Scattered or inconsistent product data carries a real financial cost. According to Gartner research cited by integrate.io, poor data quality costs organizations an average of $12.9 million per year across industries. For companies in manufacturing and distribution, product master data is a major component of that figure, because incorrect specifications trigger wrong orders, failed installations, and returns.

According to research by Eklipse Creative, 40% of online shoppers have returned products due to incorrect or incomplete product information, and in 2024 U.S. consumers returned $890 billion worth of products, with 31% of those returns attributed to misdescribed items.

For B2B transactions the consequences are worse. A buyer who orders 500 units of the wrong part based on an incorrect specification in your product database doesn't just return the order. They stop trusting your catalog. If the error cost them production downtime, they may stop buying from you entirely.

The structural root cause is usually the same: product data spread across multiple systems without a single authoritative source. The ERP holds some attributes. The product manager's spreadsheet holds others. The website has descriptions that were last updated two years ago. Marketing has their own version. Nobody fully owns the canonical record, and each system gradually diverges.

How the database structure affects what you can do with it

A flat spreadsheet or simple database table can hold basic product information, but it can't handle attribute variation across product categories cleanly. You end up with hundreds of columns, most of which are empty for any given product. That sparse structure is slow to query, hard to maintain, and brittle when you need to add categories.

A well-structured product database built on a flexible data model handles attribute sets by category: electrical components get electrical attributes, mechanical parts get mechanical ones, and neither inherits irrelevant fields from the other. Variant management works the same way: a product with ten size variants and three color options is one base record with structured variant logic, not thirty separate entries that have to be updated individually.

Localization is stored as additional attribute values on the same product record, not as duplicate records per language. Relationship mapping links spare parts to the main product they belong to and accessories to the base products they are compatible with. Those relationships enable accurate cross-selling, technical documentation, and filtered search across large catalogs.
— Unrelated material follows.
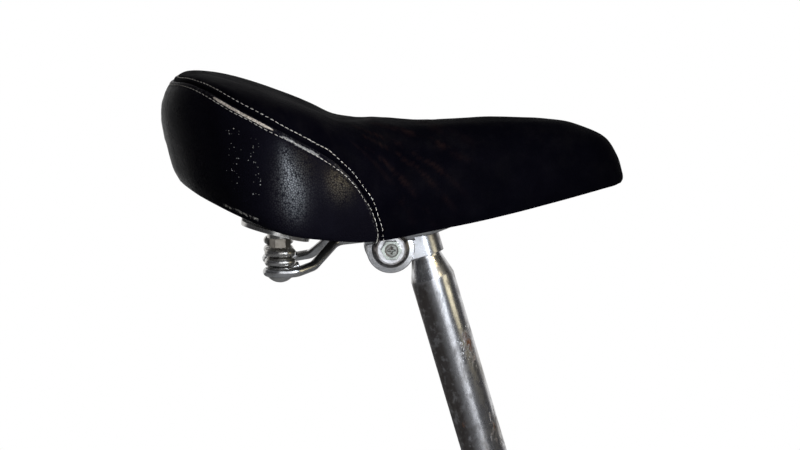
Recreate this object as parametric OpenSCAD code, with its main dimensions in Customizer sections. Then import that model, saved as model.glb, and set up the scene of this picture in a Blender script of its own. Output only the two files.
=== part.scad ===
// Sprung bicycle saddle on its seat post, with a two-cheek rail clamp.
// +X is forward, +Y is the rider's left, +Z is up. The origin is on the post's
// axis, where the post enters the frame's seat tube.

/* [Seat post] */
// Outside diameter of the post
post_d = 31.8; // [25:0.1:36]
// Wall of the post tube
post_wall = 2.2; // [1.5:0.1:3]
// Lean of the post from the vertical, in degrees
post_lean = 16.5; // [10:0.5:22]
// Length of the post below the origin, inside the seat tube
post_insert = 105; // [70:1:150]
// Straight length of the post above the origin
post_exposed = 150; // [90:1:220]
// Length of the swaged taper
taper_h = 15.5; // [10:0.5:22]
// Diameter of the neck that the clamp grips
neck_d = 22.2; // [20:0.1:23]

/* [Clamp] */
// Thickness of the strap round the neck
strap_t = 2.2; // [1.5:0.1:3]
// Height of the strap
strap_h = 26.4; // [20:0.2:32]
// Gap between the taper and the strap
strap_lift = 1.6; // [0.5:0.1:6]
// Length of neck that stands above the strap
neck_proud = 1; // [0:0.5:6]
// Gap between the neck and the clamp bolt
bolt_gap = 8.5; // [7:0.1:12]
// Diameter of the clamp bolt
bolt_d = 8; // [6:0.5:10]
// Radius of the round cheeks
cheek_r = 16.6; // [15.5:0.1:20]
// Half the length of the rail channel in a cheek
channel_half = 18; // [14:0.5:20]

/* [Rails] */
// Diameter of the rail wire
rail_d = 7; // [6:0.1:8]
// Distance between the rails in the clamp
rail_gauge = 44; // [42:0.5:50]
// Height of the rails over the clamp bolt
rail_rise = 10; // [9:0.1:14]
// Pitch of the rails, nose up, in degrees
rail_pitch = 6; // [2:0.5:12]

/* [Springs] */
// Distance between the two springs
spring_gauge = 96; // [84:1:120]
// Distance from the clamp bolt back to the springs
spring_back = 78.5; // [75:0.1:96]
// Height of the spring eyes under the clamp bolt
eye_drop = 13.1; // [10:0.1:16]
// Wire diameter of the coils
coil_wire = 6.5; // [5:0.1:7]
// Diameter of the spring bolts
spring_bolt_d = 8; // [6:0.5:8]

/* [Saddle] */
// Length of the saddle
saddle_l = 329; // [275:1:395]
// Width of the saddle
saddle_w = 215; // [180:1:258]
// Height of the crown over the clamp bolt
crown_h = 121; // [110:1:145]
// Share of the saddle's length that lies behind the clamp bolt
clamp_share = 0.491; // [0.46:0.001:0.52]
// Height of the arch under the saddle
arch_h = 28; // [26:0.5:34]
// Wall of the base pan
pan_t = 3; // [2:0.1:4]

/* [Hidden] */
fit = 0.08;              // radial play of a running fit
slip = 0.4;              // play between pieces that only lie together
steel = "silver";
dark_steel = "dimgray";
post_r = post_d / 2;
neck_r = neck_d / 2;
rail_r = rail_d / 2;
bolt_r = bolt_d / 2;
strap_r = neck_r + fit + strap_t;
strap_z = post_exposed + taper_h + strap_lift;
neck_top = strap_z + strap_h + neck_proud;
bolt_along = strap_z + strap_h / 2;
bolt_behind = neck_r + bolt_gap + bolt_r;
bolt_x = -bolt_along * sin(post_lean) - bolt_behind * cos(post_lean);
bolt_z = bolt_along * cos(post_lean) - bolt_behind * sin(post_lean);

function unit(v) = v / norm(v);
// Value at x of a table of [x, value] rows, as a smooth curve through the rows.
function slope(t, i) = i == 0 ? (t[1][1] - t[0][1]) / (t[1][0] - t[0][0])
    : i == len(t) - 1 ? (t[i][1] - t[i - 1][1]) / (t[i][0] - t[i - 1][0])
    : (t[i + 1][1] - t[i - 1][1]) / (t[i + 1][0] - t[i - 1][0]);
function row_of(t, x, i = 0) = i >= len(t) - 2 || x < t[i + 1][0] ? i : row_of(t, x, i + 1);
function smooth_at(t, x) =
    let (c = min(max(x, t[0][0]), t[len(t) - 1][0]), i = row_of(t, c),
        d = t[i + 1][0] - t[i][0], q = (c - t[i][0]) / d)
    (2 * q * q * q - 3 * q * q + 1) * t[i][1] + (q * q * q - 2 * q * q + q) * d * slope(t, i)
    + (3 * q * q - 2 * q * q * q) * t[i + 1][1] + (q * q * q - q * q) * d * slope(t, i + 1);
function ease(a, b, x) = let (q = min(max((x - a) / (b - a), 0), 1)) q * q * (3 - 2 * q);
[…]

Where this structure matters most is at the point of integration. When your product database connects to an ERP, a webshop, a marketplace, or a customer portal, the quality of the data model determines how clean and reliable that connection is. Poorly structured data creates friction at every integration point: missing fields, inconsistent units, values stored as free text instead of controlled attributes.

When a basic product database becomes insufficient

A spreadsheet or a basic database table works until it doesn't. The failure mode is gradual, then sudden.
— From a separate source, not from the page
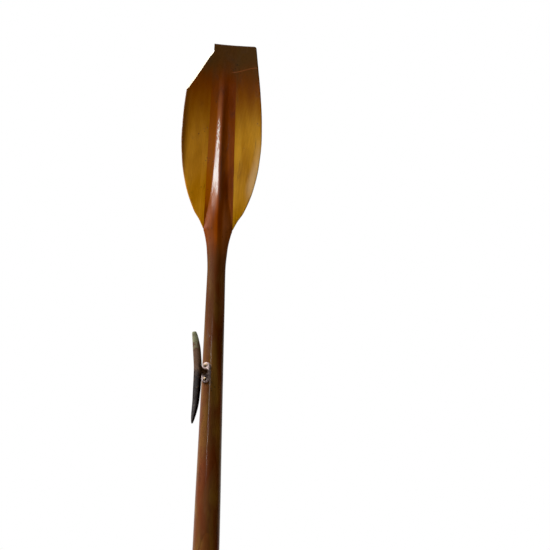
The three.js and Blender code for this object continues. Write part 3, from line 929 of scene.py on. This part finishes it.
def make_handle():
    """The grip, a little swollen in the middle, with a scribed line by the loom, and its spigot."""
    low, high = (corner[2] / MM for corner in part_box("handle"))
    shoulder = low + GRIP_LENGTH
    grip = [(0, low), (GRIP_RADIUS - 4, low), (GRIP_RADIUS - 1.2, low + 1.6), (GRIP_RADIUS, low + 5)]
    for z in steps(low + 12, shoulder - 6, 4):
        swell = 0.4 * sin(pi * (z - low) / 110)
        groove = 0.25 * exp(-(((z - shoulder + 14) / 1.2) ** 2))
        grip.append((GRIP_RADIUS - 0.1 + swell - groove, z))
    ends = [(GRIP_RADIUS + 0.3, shoulder), (SPIGOT_RADIUS, shoulder), (SPIGOT_RADIUS + 1, high), (0, high)]
    work = turned(rounded_profile(grip + ends, 1.5), 72)
    piece = add_object("grip", work, GRIP_WOOD)
    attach(piece, "root")
    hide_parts("handle")


make_handle()
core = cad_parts["rowlock_core"]
core.data.materials.clear()
core.data.materials.append(CORE_WOOD)


# ---- Leatherwork.

SEAM_TURN = pi / 2
SEAM_GAP = 0.8
RING_POINTS = 96
LUMPINESS = 0.22


def leather_ring(inner, outer, low, high, seam_turn, end_taper, end_round):
    """A strip of leather wrapped round the loom, its ends skived thin over end_taper, its edges rounded."""
    margins = sorted({0, 0.12, 0.4, 0.9, end_round, end_taper})
    zs = [low + m for m in margins] + steps(low + end_taper + 3, high - end_taper - 3, 6)
    zs += [high - m for m in reversed(margins)]
    slit = SEAM_GAP / 2 / outer
    outer_rings, inner_rings = [], []
    for z in zs:
        edge = min(z - low, high - z)
        share = rounding(edge + 0.02, end_round)
        if end_taper > end_round:
            share *= 0.45 + 0.55 * clamp01(edge / end_taper)
        outer_ring, inner_ring = [], []
        for i in range(RING_POINTS + 1):
            part = i / RING_POINTS
            turn = seam_turn + slit + (2 * pi - 2 * slit) * part
            lip = rounding(min(part, 1 - part) * 2 * pi * outer + 0.05, 1)
            rough = noise.noise(Vector((cos(turn) * 2.2, sin(turn) * 2.2, z / 13)))
            lump = LUMPINESS * (0.5 + 0.5 * rough)
            radius = inner + (outer - inner - lump) * share * (0.5 + 0.5 * lip)
            outer_ring.append((radius * cos(turn), radius * sin(turn), z))
            inner_ring.append((inner * cos(turn), inner * sin(turn), z))
        outer_rings.append(outer_ring)
        inner_rings.append(inner_ring)
    return lofted(outer_rings, inner_rings)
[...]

Common signs that the current setup is breaking down:

New product launches require manual data entry in multiple systems before anything goes live
Different departments have different versions of the same product's specifications
Adding a new sales channel means building a custom export from scratch
Translating the catalog for a new market is a manual copy-paste exercise
Product managers spend a meaningful part of their time correcting data errors rather than enriching data

In projects we have implemented for building materials manufacturers, this moment typically arrives when a second distribution channel is added. The first channel was manageable with exports and manual adjustments. The second doubles the maintenance work. By the third, the team is running permanent reconciliation between systems and the product database has effectively split into separate parallel versions. New product introductions slow down because nobody can agree on which version of a specification is current. Companies start evaluating purpose-built product information management systems at that point, usually after one public data error that reached a customer.

What a PIM system adds to a product database

A PIM system is, at its core, a product database with a layer of operational tooling built around it. The database stores the data. The PIM adds workflow to control who can update what and when, governance to enforce validation rules and completeness standards, and distribution to push the right subset of attributes to each channel in the right format. Product data management becomes a structured process rather than a coordination problem across teams and spreadsheets.

A PIM gives product managers a structured interface for entering and enriching data, with validation rules that catch errors before they propagate downstream. It provides versioning so you can trace what changed and when. It handles completeness tracking so you know which product records are ready to publish and which are still missing required fields.

AtroPIM is an open-source PIM built on the AtroCore data platform, which means it extends beyond what a classic PIM does. It supports configurable data models, so the attribute structure can be adapted to a specific catalog without custom development. It has native support for complex product relationships, classification hierarchies, and localization. It connects to ERPs and e-commerce platforms via REST API, with documentation generated per instance according to OpenAPI standards. And it includes a built-in DAM, so media assets are managed alongside the product data they belong to rather than in a separate system.

For manufacturers with complex, highly technical catalogs, the ability to configure the data model without code matters. Product categories in industrial equipment or electrical components don't follow generic templates. The system needs to follow the product, not the other way around.

On-premise and SaaS deployment options mean the choice of infrastructure stays with the company, which matters for manufacturers with strict data governance requirements or existing IT infrastructure they want to use.

Getting the foundation right

The product database is not a project you finish. It reflects the current state of your product catalog, your channels, your supplier relationships, and your internal processes. Products go through a lifecycle: they are introduced, updated, localized, discontinued. The database has to follow that lifecycle reliably, or it accumulates the kind of stale, conflicting data that erodes trust across every team that touches it.

Getting the structure wrong early is expensive. Migrating data from a poorly structured system is disruptive. Cleaning up five years of inconsistent attribute naming and duplicate SKU records takes time that product teams rarely have available.

The practical starting point is deciding what the single source of truth looks like before you build or migrate to it. That means agreeing on what attributes exist, what they're called, what values are valid, and who is responsible for maintaining them. The tooling matters, but the decisions about data governance come first.

A product database that's accurate, complete, and consistently structured removes friction at every point where product information needs to move, and in manufacturing and distribution, that turns out to be almost every operational handoff in the business.